La legge Versace Calearo Reguzzoni sul “Made in” non potrà entrare in vigore il primo ottobre come previsto perché l’Unione Europea non ha dato ancora il via libera alle nuove norme sulla trasparenza delle etichettature dei prodotti manifatturieri che toccano sfere di sua competenza. Valeria Fedeli, vicepresidente della Filctem e presidente della Federazione Sindacale Europea del Tessile Abbigliamento, Cuoio e Calzature, pensa che nonostante questo passo falso, l’Italia abbia saputo far sistema e i traguardi che la legge si prefissa comincino a farsi strada in Europa.
Come si può uscire da questa situazione?
Dal momento che Bruxelles non ha ancora dato il via liberà alla legge bisogna procedere parallelamente su due fronti. Da una parte il governo deve continuare a trattare con l’Ue in modo tale da arrivare a una tutela europea del Made In e dall’altra si deve incentivare, anche con sgravi fiscali, le aziende che volontariamente mettono in trasparenza il loro ciclo di produzione.
Quale lo scopo della legge Reguzzoni – Calearo -Versace?
Semplicemente competere ad armi pari nel commercio internazionale. Si deve garantire la trasparenza del ciclo di produzione di un determinato bene, se un prodotto si fregia del marchio made in Italy deve essere realmente prodotto in Italia. D’altronde perfino il governo cinese pretende che i prodotti che vengono importati nel paese abbiano un’etichettatura trasparente. Risulta poco comprensibile perché la Ue non pretenda la stessa trasparenza che pretende Pechino.
Perché secondo lei l’Europa fino ad ora non tutelato la trasparenza dell’etichettatura dei prodotti?
Perché mentre i paesi mediterranei come Italia e Francia hanno un’industria manifatturiera che è molto forte in settori come il tessile, molti paesi del nord del continente o hanno industrie manifatturiere specializzate in altri settori o sono degli importatori e quindi non sentono l’esigenza della trasparenza dell’etichettatura. La Commissione Ue aveva approvato un regolamento proposto dal Commissario europeo del Regno Unito Peter Mandelson, sulla trasparenza. Tale regolamento non è però mai entrato in vigore per l’opposizione del Consiglio Europeo dove molti paesi del nord, Regno Unito compreso, hanno posto il veto. Lo stesso Mandelson quando è tornato in patria diventando ministro per il commercio si è opposto al regolamento da lui proposto.
L’Italia ha saputo fare sistema?
La Cgil è stata la prima anni fa a porre l’esigenza di trasparenza nel commercio internazionale.

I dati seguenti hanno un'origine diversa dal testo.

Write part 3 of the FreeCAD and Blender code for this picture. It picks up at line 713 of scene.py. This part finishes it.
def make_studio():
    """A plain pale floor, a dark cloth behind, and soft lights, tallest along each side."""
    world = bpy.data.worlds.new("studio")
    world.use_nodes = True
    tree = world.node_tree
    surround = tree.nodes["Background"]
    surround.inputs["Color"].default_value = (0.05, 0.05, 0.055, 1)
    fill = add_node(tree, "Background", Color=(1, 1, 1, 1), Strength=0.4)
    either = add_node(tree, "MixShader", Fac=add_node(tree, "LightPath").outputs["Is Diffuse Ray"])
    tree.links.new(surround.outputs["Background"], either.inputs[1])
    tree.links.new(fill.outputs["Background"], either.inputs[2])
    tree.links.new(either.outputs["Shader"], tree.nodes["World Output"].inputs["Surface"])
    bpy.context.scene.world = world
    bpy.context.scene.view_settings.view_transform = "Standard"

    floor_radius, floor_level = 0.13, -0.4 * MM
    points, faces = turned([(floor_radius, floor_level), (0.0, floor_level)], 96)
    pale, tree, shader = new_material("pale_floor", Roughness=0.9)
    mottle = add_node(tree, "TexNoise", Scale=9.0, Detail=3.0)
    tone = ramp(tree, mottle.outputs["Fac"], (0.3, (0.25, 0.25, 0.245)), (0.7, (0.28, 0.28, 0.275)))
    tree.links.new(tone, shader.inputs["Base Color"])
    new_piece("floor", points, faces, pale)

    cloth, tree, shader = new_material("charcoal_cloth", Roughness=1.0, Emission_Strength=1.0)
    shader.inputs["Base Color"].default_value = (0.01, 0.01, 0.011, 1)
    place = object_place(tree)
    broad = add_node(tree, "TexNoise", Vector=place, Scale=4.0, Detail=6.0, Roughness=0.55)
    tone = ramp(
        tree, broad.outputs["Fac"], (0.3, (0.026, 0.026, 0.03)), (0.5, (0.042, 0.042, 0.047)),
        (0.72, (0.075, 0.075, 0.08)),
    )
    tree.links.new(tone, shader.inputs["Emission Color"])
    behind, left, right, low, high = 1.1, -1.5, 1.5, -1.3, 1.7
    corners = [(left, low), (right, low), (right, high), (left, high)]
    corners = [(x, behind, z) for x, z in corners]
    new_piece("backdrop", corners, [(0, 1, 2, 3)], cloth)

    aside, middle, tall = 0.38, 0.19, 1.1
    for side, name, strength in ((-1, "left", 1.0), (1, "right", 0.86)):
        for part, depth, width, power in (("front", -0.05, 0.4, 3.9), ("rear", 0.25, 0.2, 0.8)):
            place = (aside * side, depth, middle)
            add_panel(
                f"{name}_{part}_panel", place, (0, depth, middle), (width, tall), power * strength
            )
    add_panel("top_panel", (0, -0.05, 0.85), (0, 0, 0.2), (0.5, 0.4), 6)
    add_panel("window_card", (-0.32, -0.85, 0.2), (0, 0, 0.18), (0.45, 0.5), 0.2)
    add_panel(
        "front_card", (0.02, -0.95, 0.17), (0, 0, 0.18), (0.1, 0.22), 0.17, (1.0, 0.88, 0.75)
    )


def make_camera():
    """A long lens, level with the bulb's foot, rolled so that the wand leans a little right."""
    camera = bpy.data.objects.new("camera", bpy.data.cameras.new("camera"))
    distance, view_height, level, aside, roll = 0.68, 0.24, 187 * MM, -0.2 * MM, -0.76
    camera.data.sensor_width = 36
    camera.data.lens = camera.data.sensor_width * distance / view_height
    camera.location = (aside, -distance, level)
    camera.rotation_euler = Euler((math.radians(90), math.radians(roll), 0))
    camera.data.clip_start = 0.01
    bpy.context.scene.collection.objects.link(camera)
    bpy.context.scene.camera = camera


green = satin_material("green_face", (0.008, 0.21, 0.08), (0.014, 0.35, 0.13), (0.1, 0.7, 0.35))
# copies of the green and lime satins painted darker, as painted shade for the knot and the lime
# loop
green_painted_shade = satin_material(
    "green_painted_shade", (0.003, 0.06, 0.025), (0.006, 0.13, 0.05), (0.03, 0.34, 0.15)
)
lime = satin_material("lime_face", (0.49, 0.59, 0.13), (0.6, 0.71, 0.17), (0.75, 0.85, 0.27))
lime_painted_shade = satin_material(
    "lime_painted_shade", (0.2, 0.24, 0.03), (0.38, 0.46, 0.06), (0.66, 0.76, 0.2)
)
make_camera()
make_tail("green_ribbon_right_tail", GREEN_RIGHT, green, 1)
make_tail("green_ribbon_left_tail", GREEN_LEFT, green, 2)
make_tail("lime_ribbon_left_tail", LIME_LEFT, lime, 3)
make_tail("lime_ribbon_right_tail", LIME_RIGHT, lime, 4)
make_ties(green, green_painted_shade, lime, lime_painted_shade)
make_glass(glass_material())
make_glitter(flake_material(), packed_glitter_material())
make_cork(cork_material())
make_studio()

Se all’inizio l’Italia non riusciva a fare sistema ora le cose sono mutate. Sia gli industriali che il governo hanno capito quanto sia fondamentale tutelare una risorsa per il paese come la fama del Made in Italy. Se non si fermano le contraffazioni e si creano confusioni sulla reale provenienza dei prodotti si indebolisce la forza di penetrazione commerciale dei nostri prodotti nel mondo.
Il governo come si sta muovendo?
La decisione di trasmettere preliminarmente alla Commissione Europea i decreti attuativi della legge per trovare un compromesso è positiva.
Pensa che l’atteggiamento dell’Unione Europea muterà?
Penso di sì, con l’avvento della crisi internazionale si è visto che se si vuole competere si deve puntare sulla qualità. Sono appena tornata dalla Cina e quello che mi ha sorpresa è che la competizione si fa ormai ad alto livello. Inoltre i nostri prodotti in Cina sono molto alla moda, ma gli stessi cinesi non comprano prodotti italiani se non sono realmente Made in Italy.
Pensa che la globalizzazione sia un problema o un’opportunità?
Sicuramente un’opportunità se si promuovono regole reciproche che regolamentino il commercio internazionale e se si ha il coraggio e la capacità di penetrare nei mercati emergenti. In entrambi in casi siamo molto in ritardo.